Namun, setelah tertinggal 0-2 di awal babak kedua, Martinez membongkar taktiknya. Ia sengaja mematahkan sayap-sayap Setan Merah dengan memasukkan Fellaini dan Nacer Chadli menggantikan Carrasco dan Mertens. De Bruyne didorong lebih maju untuk berpartner dengan Hazard dan Lukaku. Perubahan itu membuat Belgia bermain bak mobil balap Formula 1 yang melesat cepat berkat mesin ganda. Belgia pun mampu mencetak tiga gol dalam waktu 25 menit.
Efektif
Taktik segitiga dan mesin kreatif kembar itu kembali efektif menghadapi Brasil, tim yang sebelumnya memiliki pertahanan paling solid di Rusia. Sebelum laga itu, Brasil memiliki rekor pertahanan menawan, yaitu hanya menderita lima tembakan tepat ke gawang dan satu gol dari empat laga. Keberanian Martinez pun dibayar dengan sentuhan ”ajaib” Fellaini, yang membuat gelandang Brasil, Fernandinho, panik dan melakukan gol bunuh diri pada situasi sepak pojok.
Menawannya permainan Lukaku dan mesin serangan kembar Belgia membuat barisan pertahanan Brasil kewalahan. Skema pertahanan zonasi Brasil gagal mematahkan serangan balik cepat yang dikreasikan Lukaku dan dieksekusi sempurna oleh De Bruyne yang tampil bak striker. Skema tersebut, persis seperti laga kontra Jepang, membuat Brasil tertinggal 0-2.
”Sebagian tim sangatlah beruntung memiliki seorang pemain yang mampu berlari dan memecah konsentrasi pertahanan sejauh 36 meter. Gilanya, Belgia punya tiga pemain seperti itu (Lukaku, Hazard, dan De Bruyne). Mereka juga seolah saling bertelepati satu sama lain. Kini, siapa yang bisa menghentikan trisula Belgia ini?” ungkap Nick Greene, jurnalis asal Amerika Serikat.

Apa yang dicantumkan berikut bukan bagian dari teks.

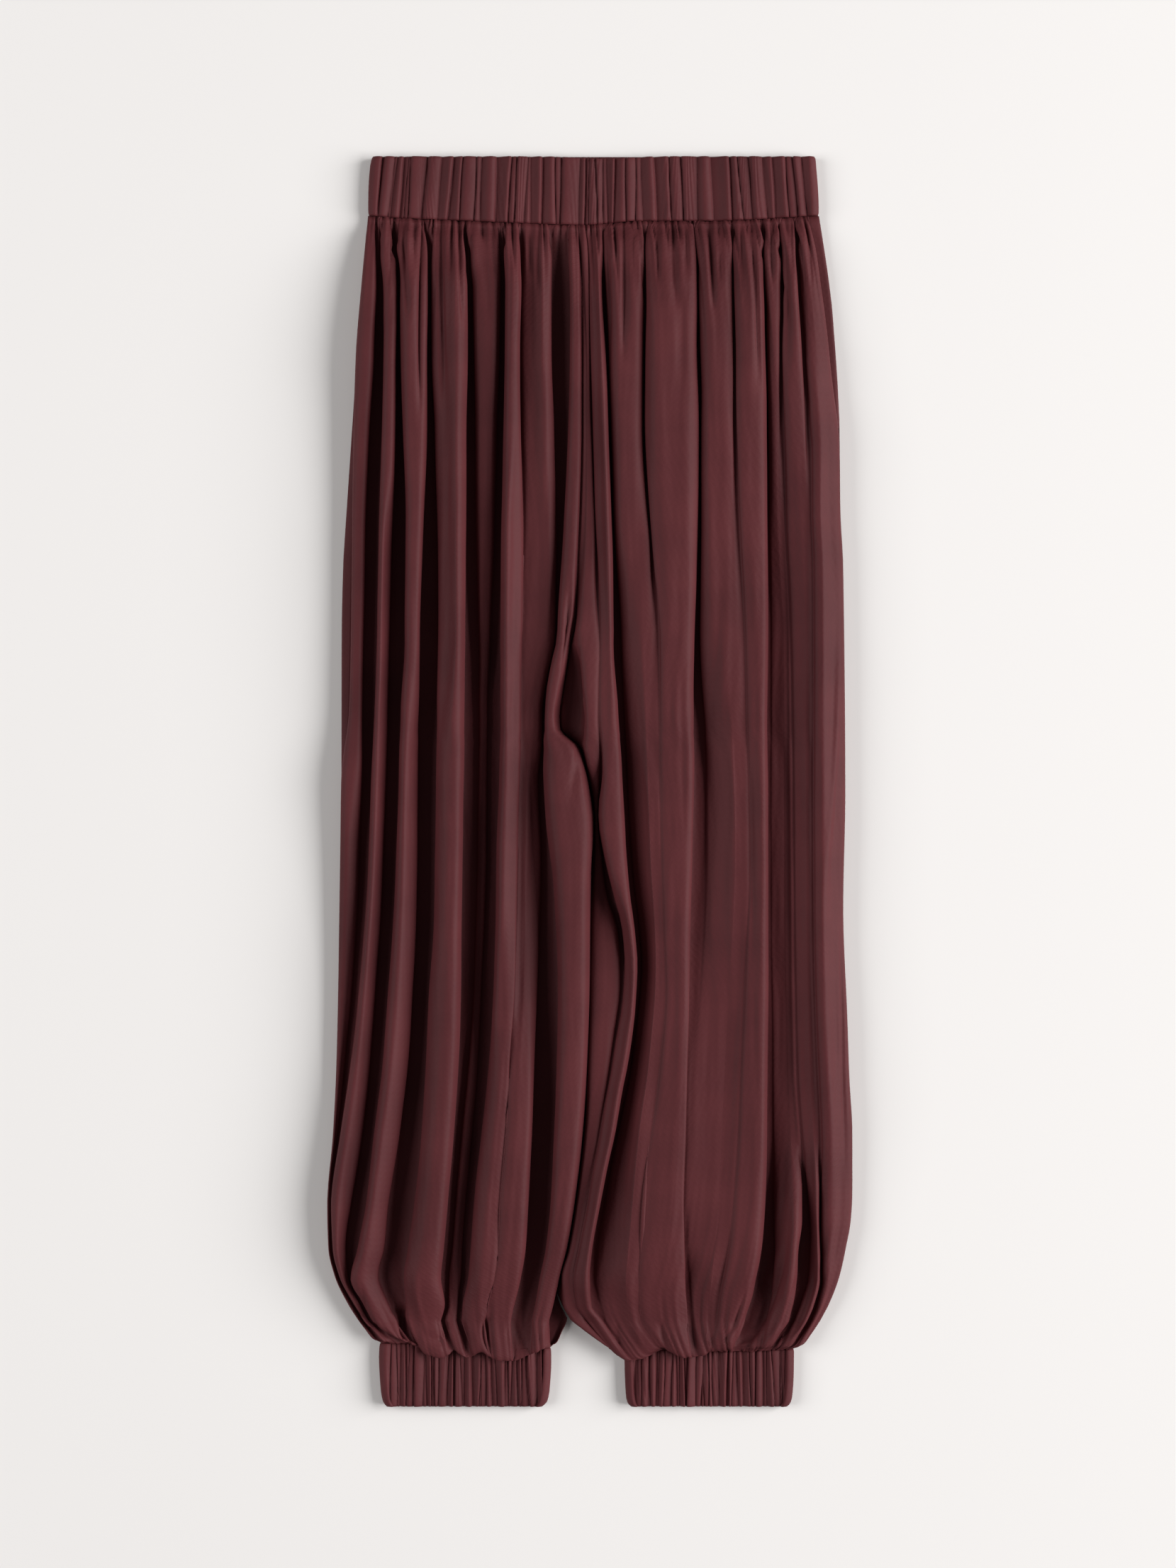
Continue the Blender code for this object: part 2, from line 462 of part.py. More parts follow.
def band_loop(band, down, inset, tuck, layer_gap):
    """One closed loop round a flattened band: front layer, end, back layer, other end.

    Gives x, z and how far each point belongs to the front layer.
    """
    left = glide(band.sides, down, 1) + inset
    right = glide(band.sides, down, 2) - inset
    places = tuck_places(band.tucks, band.spread)
    crest = np.arange(len(places)) % 2
    top = BAND_HEIGHT - layer_gap
    middle = BAND_HEIGHT / 2
    rounding = middle - layer_gap
    front_x = mix(left + rounding, right - rounding, places)
    front_x -= band.fan * (down - band.fan_centre) * np.sin(2 * np.pi * places)
    turn = np.radians(END_TURN)
    right_x = right - rounding + rounding * np.cos(turn)
    left_x = left + rounding - rounding * np.cos(turn)
    x = np.concatenate((front_x, right_x, front_x[::-1], left_x))
    z = np.concatenate((top - tuck * crest, middle + (top - middle) * np.sin(turn),
                        layer_gap + tuck * crest[::-1], middle - (top - middle) * np.sin(turn)))
    return x, z, np.clip((z - layer_gap) / (top - layer_gap), 0, 1)


def band_level(band, level, inset, tuck, layer_gap):
    """Points of one ring of the wall, at one of the four levels from the upper edge down."""
    down = glide(band.top if level in UPPER_LEVELS else band.bottom, 0.0)
    x, z, front = band_loop(band, down, inset, tuck, layer_gap)
    upper = glide(band.top, x) + band.front_dip * front * np.exp(-((x - DIP_CENTRE) / DIP_HALF) ** 2)
    lower = glide(band.bottom, x)
    downs = {"upper edge": upper, "below the upper edge": upper + BAND_EDGE_ROUND,
             "above the lower edge": lower - BAND_EDGE_ROUND, "lower edge": lower}
    return to_world(x, downs[level], z)


def band_solid(band):
    """Rings of points for a band's wall: tucked outside, plain inside, joined at both edges."""
    plain = TUCK_DEPTH + BAND_WALL
    rings = [band_level(band, "upper edge", 0.8, 0.35 * TUCK_DEPTH, 0.8),
             band_level(band, "below the upper edge", 0.0, TUCK_DEPTH, 0.0),
             band_level(band, "above the lower edge", 0.0, TUCK_DEPTH, 0.0),
             band_level(band, "lower edge", 0.3, 0.7 * TUCK_DEPTH, 0.3),
             band_level(band, "lower edge", plain, 0.0, plain),
             band_level(band, "upper edge", plain, 0.0, plain)]
    return np.array(rings)


def add_mesh(name, rows, wrap, material, collection):
    """A mesh through a lattice of points, open or closed round both ways."""
    body = bmesh.new()
    verts = [[body.verts.new(point) for point in row] for row in rows]
    row_count = len(verts)
    column_count = len(verts[0])
    for i in range(row_count if wrap else row_count - 1):
        for j in range(column_count if wrap else column_count - 1):
            upper = verts[i]
            lower = verts[(i + 1) % row_count]
            k = (j + 1) % column_count
            body.faces.new((upper[j], lower[j], lower[k], upper[k]))
    mesh = bpy.data.meshes.new(name)
    body.to_mesh(mesh)
    body.free()
    mesh.shade_smooth()
    mesh.materials.append(material)
    thing = bpy.data.objects.new(name, mesh)
    collection.objects.link(thing)
    return thing


def add_sheet(name, rows, material, collection, faces_up=True):
    """A single thickness of cloth: its outer face through the points, its wall behind them."""
    thing = add_mesh(name, rows if faces_up else rows[:, ::-1], False, material, collection)
    wall = thing.modifiers.new("Cloth wall", "SOLIDIFY")
    wall.thickness = CLOTH * MM
    wall.offset = -1.0
    return thing


def cloth_material():
    material = bpy.data.materials.new("gathered_cloth")
    material.use_nodes = True
    shader = material.node_tree.nodes["Principled BSDF"]
    shader.inputs["Base Color"].default_value = (0.085, 0.03, 0.032, 1.0)
    shader.inputs["Roughness"].default_value = 0.8
    shader.inputs["Metallic"].default_value = 0.0
    return material


RIGHT_FRONT_EDGE = tuple((row.down, row.left) for row in RIGHT_LEG_FOLDS[0].rows)
LEFT_FRONT_EDGE = tuple((row.down, row.right) for row in LEFT_LEG_FOLDS[-1].rows)

LEGS = (
    Leg("right_leg", RIGHT_LEG_FOLDS,
        (RIGHT_FRONT_EDGE, SIDE_RISE, 0.0, HALF_GAP),
        (RIGHT_INSEAM, FRONT_INNER_RISE, HALF_GAP, HALF_GAP),
        (RIGHT_SIDE, SIDE_RISE, 0.0, -HALF_GAP),
        (RIGHT_BACK_INSEAM, BACK_INNER_RISE, HALF_GAP, 0.0),
        (RIGHT_FRONT_EDGE, RIGHT_BACK_INSEAM), RIGHT_CUFF_SIDES, RIGHT_CUFF_LINE, RIGHT_DROP, RIGHT_TROUGHS),
    Leg("left_leg", LEFT_LEG_FOLDS,
        (LEFT_INSEAM, FRONT_INNER_RISE, HALF_GAP, HALF_GAP),
        (LEFT_FRONT_EDGE, POCKET_RISE, 0.0, HALF_GAP),
        (LEFT_INSEAM, BACK_INNER_RISE, HALF_GAP, 0.0),
        (LEFT_SIDE, SIDE_RISE, 0.0, -HALF_GAP),
        (LEFT_INSEAM, LEFT_SIDE), LEFT_CUFF_SIDES, LEFT_CUFF_LINE, LEFT_DROP, LEFT_TROUGHS),
)

BANDS = (
    Band("waistband", WAIST_SIDES, ((-200, 0), (200, 0)),
         tuple((x, down - HALF_GAP) for x, down in WAIST_LINE), WAIST_DIP, WAIST_FAN, WAIST_SEAM / 2,
         WAIST_TUCKS, 0.4),
    Band("cuff_right", RIGHT_CUFF_SIDES, tuple((x, down + HALF_GAP) for x, down in RIGHT_CUFF_LINE),
         ((-200, LENGTH), (200, LENGTH)), 0.0, 0.0, 0.0, CUFF_TUCKS, 1.3),
    Band("cuff_left", LEFT_CUFF_SIDES, tuple((x, down + HALF_GAP) for x, down in LEFT_CUFF_LINE),
         ((-200, LENGTH), (200, LENGTH)), 0.0, 0.0, 0.0, CUFF_TUCKS, 2.1),
)


def build():
    for thing in list(bpy.data.objects):
        bpy.data.objects.remove(thing, do_unlink=True)
    collection = bpy.data.collections.new("Balloon trousers")
    bpy.context.scene.collection.children.link(collection)
    cloth = cloth_material()
    for leg in LEGS:
        add_sheet("front_" + leg.name, front_panel(leg), cloth, collection)
        add_sheet("back_" + leg.name, back_panel(leg), cloth, collection, faces_up=False)
    add_sheet("pocket_facing_left", pocket_facing(LEGS[1]), cloth, collection)
    for band in BANDS:
        add_mesh(band.name, band_solid(band), True, cloth, collection)


build()
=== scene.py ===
# Gathered balloon trousers laid flat on their back, seen from straight above.
# Lengths in the dictionaries are millimetres. "down" is the distance below the top of the
# waistband, x runs from the middle towards the wearer's left, and the floor is at z = 0.
import math

import bmesh
import bpy
import numpy as np
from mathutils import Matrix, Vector, noise


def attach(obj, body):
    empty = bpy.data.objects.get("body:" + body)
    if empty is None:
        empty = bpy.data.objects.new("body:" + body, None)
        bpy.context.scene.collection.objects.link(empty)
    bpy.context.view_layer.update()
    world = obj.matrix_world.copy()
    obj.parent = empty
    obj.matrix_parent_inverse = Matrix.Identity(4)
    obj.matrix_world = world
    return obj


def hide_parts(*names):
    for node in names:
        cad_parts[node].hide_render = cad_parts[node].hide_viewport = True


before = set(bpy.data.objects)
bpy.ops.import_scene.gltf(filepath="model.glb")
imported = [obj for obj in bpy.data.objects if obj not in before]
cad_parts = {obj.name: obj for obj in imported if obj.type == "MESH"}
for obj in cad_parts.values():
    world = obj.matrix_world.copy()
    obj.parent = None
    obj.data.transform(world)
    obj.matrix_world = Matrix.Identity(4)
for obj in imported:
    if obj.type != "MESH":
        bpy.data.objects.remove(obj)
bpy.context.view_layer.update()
print("frame loaded")

trousers = {
    "length": 1059.0,
    "clothThickness": 0.7,
    "halfGap": 0.15,  # half of the gap that pieces keep at a seam
    "seamRise": 5.3,  # height where front and back meet at the sides
    "sideRound": 7.0,  # how far in from its sides a flattened tube is round
    "waistSeam": 54.0,
    "waistSag": 120.0,  # how far down the rows follow the sag of the waist seam
    "waistLay": 9.8,  # height of the front where it is gathered flat into the waistband
    "seamRelief": 0.17,  # how much of the folds' height above or below 20 the waist seam keeps
    "foldsStart": 17.0,  # how far below the waist seam the folds are at full height
    "overhangStart": 34.0,
    "hemStart": 985.0,
    "cuffLay": 11.2,
    "hemPuff": 12.5,
    "hemSides": 0.12,  # share of the width at each side over which the puff grows
    "hemTuck": 2.5,  # how far above the cuff's seam the cloth turns under at the sides
}

# How the cloth turns under above a cuff: share of the way in to the cuff's width, down to the
# lowest line and back to the seam, then shares of the height and of the folds' relief
hemTurn = (
    (0.34, 0.55, 0.0, 0.94, 0.85), (0.64, 0.95, 0.0, 0.66, 0.6), (0.86, 1.0, 0.35, 0.2, 0.4),
    (1.0, 1.0, 1.0, 0.0, 0.0))

waistLine = (
    (-188, 50), (-163, 52), (-115, 54), (-67, 56), (-3, 58), (17, 56.4), (41, 54.6), (100, 54.6),
    (137, 53.4), (161, 52), (195, 50))

# Centre seam as far as the crotch, then the line between the two legs: down, x
middleLine = (
    (54, -9.5), (108, -6.5), (168, -5.4), (228, -5.4), (300, -7), (348, -10), (384, -11.4), (402, -12.8),
    (411, -15.6), (438, -20), (462, -24), (474, -25.4), (484, -25), (491, -20), (497, -11.5), (504, -7),
    (520, -3), (540, 0.6), (558, 3.4), (576, 3), (600, 1.4), (648, 0.6), (708, 0), (768, -1.8), (828, -6),
    (888, -13), (924, -18.8), (948, -25), (960, -28))
# Heights of the panels' edges along the inner and the side seams: down, z
frontInnerRise = (
    (54, 7.2), (84, 12), (108, 16), (228, 23), (312, 24), (384, 22), (411, 19), (438, 12.5), (474, 9),
    (495, 7.5), (510, 5.8), (540, 5.3), (610, 5.3), (660, 15), (700, 21), (770, 21), (800, 12), (825, 5.3),
    (1059, 5.3))
backInnerRise = ((54, 0), (440, 0), (515, 5.3)) + tuple(row for row in frontInnerRise if row[0] >= 610)
sideRise = ((54, 5.3), (1059, 5.3))
pocketRise = ((54, 7.9), (212, 7.9), (232, 5.3), (1059, 5.3))


def hermite(start, end, startSlope, endSlope, span, t):
    return (start * (2 * t**3 - 3 * t**2 + 1) + end * (3 * t**2 - 2 * t**3)
            + span * (startSlope * (t**3 - 2 * t**2 + t) + endSlope * (t**3 - t**2)))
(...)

Laga kontra Brasil itu menunjukkan, generasi emas Belgia tidak hanya kaya talenta, melainkan juga kecerdasan dan keluwesan dalam menerima perubahan taktik. ”Sebagai pemain, Anda harus berani menerima perubahan (cepat). Anak-anak mencerna pergantian taktik ini hanya dalam dua hari. Namun, ini semua tidak melulu soal taktik. Ini menyangkut gairah, yaitu untuk mewujudkan ambisi (ke semifinal),” tutur Martinez seusai laga itu.
Setan Merah kini tinggal selangkah lagi untuk melewati pencapaian terbaiknya di Piala Dunia, yaitu di Meksiko 1986. Saat itu, mereka meraih peringkat keempat. Rintangan besar untuk menggapai ambisi itu adalah Perancis. Kedua tim akan berduel di semifinal, 11 Juli dini hari WIB. Duel ini dilabeli pertarungan dua generasi emas terbaik sejagat.
Menurut De Bruyne, timnya telah melampaui batas psikologis, yakni beban mental dan ketakutan gagal, setelah mengalahkan Jepang. ”Kami kini sejajar dengan Perancis. Perbedaan kedua tim minim,” ujarnya.